## WHAT TO DO:
Below this line is the material. Write out only its lines from the one containing "# Press the flat." through the one containing "for node in", both kept, exactly.

## DATASET CONTENT:
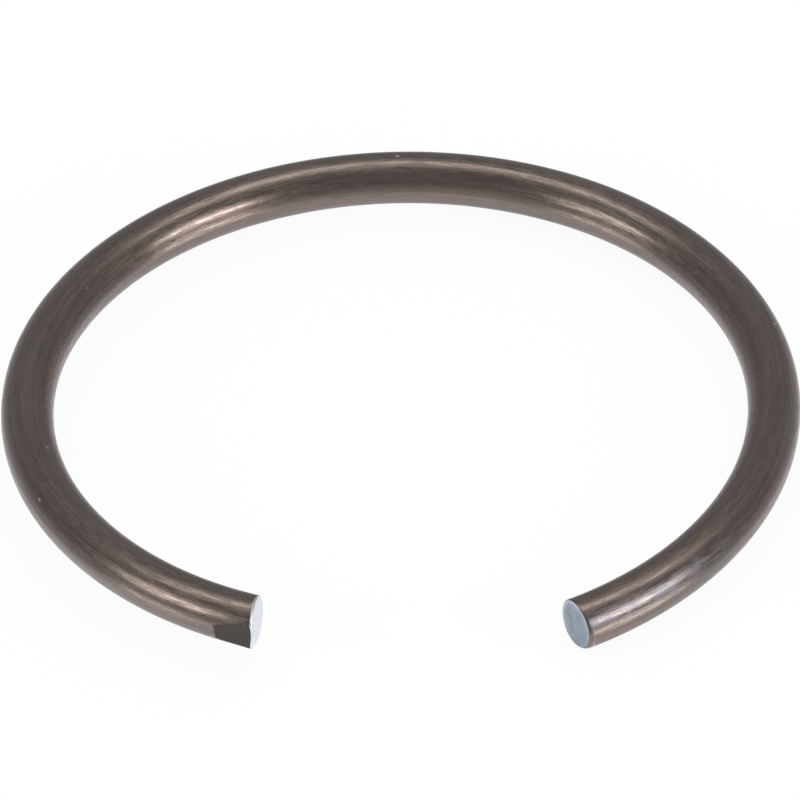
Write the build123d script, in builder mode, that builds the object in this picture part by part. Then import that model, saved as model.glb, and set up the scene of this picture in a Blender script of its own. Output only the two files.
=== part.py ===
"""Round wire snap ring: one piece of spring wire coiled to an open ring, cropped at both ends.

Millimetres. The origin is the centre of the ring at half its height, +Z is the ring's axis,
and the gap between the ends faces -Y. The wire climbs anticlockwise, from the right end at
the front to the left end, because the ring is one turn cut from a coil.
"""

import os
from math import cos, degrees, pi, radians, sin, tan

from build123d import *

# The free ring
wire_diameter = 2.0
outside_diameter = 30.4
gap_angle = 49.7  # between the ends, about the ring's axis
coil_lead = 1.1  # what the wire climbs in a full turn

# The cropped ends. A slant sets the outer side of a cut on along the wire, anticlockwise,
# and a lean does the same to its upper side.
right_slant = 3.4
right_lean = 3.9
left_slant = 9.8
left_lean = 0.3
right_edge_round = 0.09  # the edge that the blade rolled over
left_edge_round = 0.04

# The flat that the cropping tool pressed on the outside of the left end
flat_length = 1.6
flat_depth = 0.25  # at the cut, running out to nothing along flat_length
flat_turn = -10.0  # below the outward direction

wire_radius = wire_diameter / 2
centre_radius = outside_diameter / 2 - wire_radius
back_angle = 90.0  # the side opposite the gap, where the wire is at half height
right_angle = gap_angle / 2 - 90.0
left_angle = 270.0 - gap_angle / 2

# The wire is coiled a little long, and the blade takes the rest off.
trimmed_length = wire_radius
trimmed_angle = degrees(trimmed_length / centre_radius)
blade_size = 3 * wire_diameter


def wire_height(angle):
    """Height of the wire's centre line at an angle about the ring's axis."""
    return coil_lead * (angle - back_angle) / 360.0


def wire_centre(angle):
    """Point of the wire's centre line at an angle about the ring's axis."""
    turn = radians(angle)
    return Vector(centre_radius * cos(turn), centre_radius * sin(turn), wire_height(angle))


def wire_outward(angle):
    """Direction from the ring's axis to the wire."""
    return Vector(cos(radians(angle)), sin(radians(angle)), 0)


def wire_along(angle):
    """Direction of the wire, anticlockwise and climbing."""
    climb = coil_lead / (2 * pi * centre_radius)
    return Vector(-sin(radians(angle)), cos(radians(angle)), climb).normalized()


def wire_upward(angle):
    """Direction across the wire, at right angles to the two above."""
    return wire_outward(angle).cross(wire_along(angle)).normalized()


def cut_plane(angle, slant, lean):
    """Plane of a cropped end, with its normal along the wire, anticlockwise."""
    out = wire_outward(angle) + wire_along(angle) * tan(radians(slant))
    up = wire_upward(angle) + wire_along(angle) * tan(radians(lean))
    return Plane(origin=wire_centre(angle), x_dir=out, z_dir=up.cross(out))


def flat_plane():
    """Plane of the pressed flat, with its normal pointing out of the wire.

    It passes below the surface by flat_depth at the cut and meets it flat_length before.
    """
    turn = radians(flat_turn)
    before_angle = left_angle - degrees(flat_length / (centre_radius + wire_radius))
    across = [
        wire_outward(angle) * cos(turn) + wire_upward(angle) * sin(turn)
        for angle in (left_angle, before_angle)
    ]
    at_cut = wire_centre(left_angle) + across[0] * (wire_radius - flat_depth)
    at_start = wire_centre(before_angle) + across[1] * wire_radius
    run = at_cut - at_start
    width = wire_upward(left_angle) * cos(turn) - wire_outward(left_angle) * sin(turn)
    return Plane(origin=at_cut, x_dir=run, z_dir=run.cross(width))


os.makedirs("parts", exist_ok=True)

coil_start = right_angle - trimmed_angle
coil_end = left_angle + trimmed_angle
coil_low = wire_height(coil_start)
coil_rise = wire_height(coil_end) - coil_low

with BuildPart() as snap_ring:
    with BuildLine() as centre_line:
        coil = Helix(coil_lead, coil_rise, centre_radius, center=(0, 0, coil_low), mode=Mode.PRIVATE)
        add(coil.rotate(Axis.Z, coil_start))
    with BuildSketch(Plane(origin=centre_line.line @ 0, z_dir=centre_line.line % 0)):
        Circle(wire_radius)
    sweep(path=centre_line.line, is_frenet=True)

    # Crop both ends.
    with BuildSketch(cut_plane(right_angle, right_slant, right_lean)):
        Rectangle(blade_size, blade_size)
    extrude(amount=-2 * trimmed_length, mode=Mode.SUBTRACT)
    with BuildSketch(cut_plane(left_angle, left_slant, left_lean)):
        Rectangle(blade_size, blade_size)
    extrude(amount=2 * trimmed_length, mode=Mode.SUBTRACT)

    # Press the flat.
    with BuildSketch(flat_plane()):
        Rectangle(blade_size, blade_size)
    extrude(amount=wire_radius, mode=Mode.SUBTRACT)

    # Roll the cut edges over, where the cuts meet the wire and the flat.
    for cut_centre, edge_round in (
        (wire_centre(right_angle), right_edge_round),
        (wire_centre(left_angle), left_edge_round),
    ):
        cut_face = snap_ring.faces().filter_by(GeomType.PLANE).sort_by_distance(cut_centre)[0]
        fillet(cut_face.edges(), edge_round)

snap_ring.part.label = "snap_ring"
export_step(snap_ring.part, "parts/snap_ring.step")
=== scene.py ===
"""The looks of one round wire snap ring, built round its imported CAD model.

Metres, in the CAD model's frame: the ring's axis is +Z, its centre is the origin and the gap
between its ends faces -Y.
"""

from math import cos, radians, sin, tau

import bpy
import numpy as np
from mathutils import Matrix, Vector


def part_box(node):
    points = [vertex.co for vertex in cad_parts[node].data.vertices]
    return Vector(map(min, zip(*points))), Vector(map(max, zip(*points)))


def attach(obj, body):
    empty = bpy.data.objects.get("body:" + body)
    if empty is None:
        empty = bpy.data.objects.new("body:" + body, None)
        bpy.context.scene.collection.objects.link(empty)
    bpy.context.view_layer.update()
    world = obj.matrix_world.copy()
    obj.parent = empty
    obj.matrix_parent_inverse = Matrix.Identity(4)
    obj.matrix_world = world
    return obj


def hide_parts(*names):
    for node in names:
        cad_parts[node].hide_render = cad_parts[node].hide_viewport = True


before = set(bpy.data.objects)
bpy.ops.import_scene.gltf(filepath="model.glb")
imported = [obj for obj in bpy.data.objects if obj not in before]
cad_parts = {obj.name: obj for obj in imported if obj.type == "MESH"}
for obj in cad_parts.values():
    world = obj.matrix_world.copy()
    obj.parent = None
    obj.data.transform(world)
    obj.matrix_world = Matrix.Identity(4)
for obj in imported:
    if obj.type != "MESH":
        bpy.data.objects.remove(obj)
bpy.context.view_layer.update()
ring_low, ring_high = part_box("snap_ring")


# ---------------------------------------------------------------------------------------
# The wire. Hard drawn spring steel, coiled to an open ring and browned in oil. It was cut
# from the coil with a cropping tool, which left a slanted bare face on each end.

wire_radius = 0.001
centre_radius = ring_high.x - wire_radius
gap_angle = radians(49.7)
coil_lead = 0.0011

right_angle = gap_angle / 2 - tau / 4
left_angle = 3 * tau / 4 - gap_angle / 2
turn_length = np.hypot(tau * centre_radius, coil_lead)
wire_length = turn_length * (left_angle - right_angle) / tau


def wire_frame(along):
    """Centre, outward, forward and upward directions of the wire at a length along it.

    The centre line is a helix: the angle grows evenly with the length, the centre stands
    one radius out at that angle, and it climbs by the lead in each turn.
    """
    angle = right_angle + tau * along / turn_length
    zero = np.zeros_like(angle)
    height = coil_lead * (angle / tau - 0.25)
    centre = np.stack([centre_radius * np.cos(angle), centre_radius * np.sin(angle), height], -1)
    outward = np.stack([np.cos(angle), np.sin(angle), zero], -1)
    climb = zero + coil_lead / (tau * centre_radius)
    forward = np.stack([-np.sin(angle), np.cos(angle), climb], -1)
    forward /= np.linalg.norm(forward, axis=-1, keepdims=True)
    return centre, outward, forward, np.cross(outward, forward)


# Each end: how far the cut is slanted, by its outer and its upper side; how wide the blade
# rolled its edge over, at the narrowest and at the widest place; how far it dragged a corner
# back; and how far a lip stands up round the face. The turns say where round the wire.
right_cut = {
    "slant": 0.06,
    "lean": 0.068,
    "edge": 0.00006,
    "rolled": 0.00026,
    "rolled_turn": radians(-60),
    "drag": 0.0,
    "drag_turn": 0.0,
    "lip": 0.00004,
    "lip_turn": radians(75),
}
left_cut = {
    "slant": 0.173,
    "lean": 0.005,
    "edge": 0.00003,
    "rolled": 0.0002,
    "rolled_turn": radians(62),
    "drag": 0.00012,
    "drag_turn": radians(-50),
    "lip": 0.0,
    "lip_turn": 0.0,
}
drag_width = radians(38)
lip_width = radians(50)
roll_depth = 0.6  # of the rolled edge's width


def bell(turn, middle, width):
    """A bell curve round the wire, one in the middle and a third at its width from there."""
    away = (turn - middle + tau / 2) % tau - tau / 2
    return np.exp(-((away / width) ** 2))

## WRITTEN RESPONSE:
    # Press the flat.
    with BuildSketch(flat_plane()):
        Rectangle(blade_size, blade_size)
    extrude(amount=wire_radius, mode=Mode.SUBTRACT)

    # Roll the cut edges over, where the cuts meet the wire and the flat.
    for cut_centre, edge_round in (
        (wire_centre(right_angle), right_edge_round),
        (wire_centre(left_angle), left_edge_round),
    ):
        cut_face = snap_ring.faces().filter_by(GeomType.PLANE).sort_by_distance(cut_centre)[0]
        fillet(cut_face.edges(), edge_round)

snap_ring.part.label = "snap_ring"
export_step(snap_ring.part, "parts/snap_ring.step")
=== scene.py ===
"""The looks of one round wire snap ring, built round its imported CAD model.

Metres, in the CAD model's frame: the ring's axis is +Z, its centre is the origin and the gap
between its ends faces -Y.
"""

from math import cos, radians, sin, tau

import bpy
import numpy as np
from mathutils import Matrix, Vector


def part_box(node):
    points = [vertex.co for vertex in cad_parts[node].data.vertices]
    return Vector(map(min, zip(*points))), Vector(map(max, zip(*points)))


def attach(obj, body):
    empty = bpy.data.objects.get("body:" + body)
    if empty is None:
        empty = bpy.data.objects.new("body:" + body, None)
        bpy.context.scene.collection.objects.link(empty)
    bpy.context.view_layer.update()
    world = obj.matrix_world.copy()
    obj.parent = empty
    obj.matrix_parent_inverse = Matrix.Identity(4)
    obj.matrix_world = world
    return obj


def hide_parts(*names):
    for node in names:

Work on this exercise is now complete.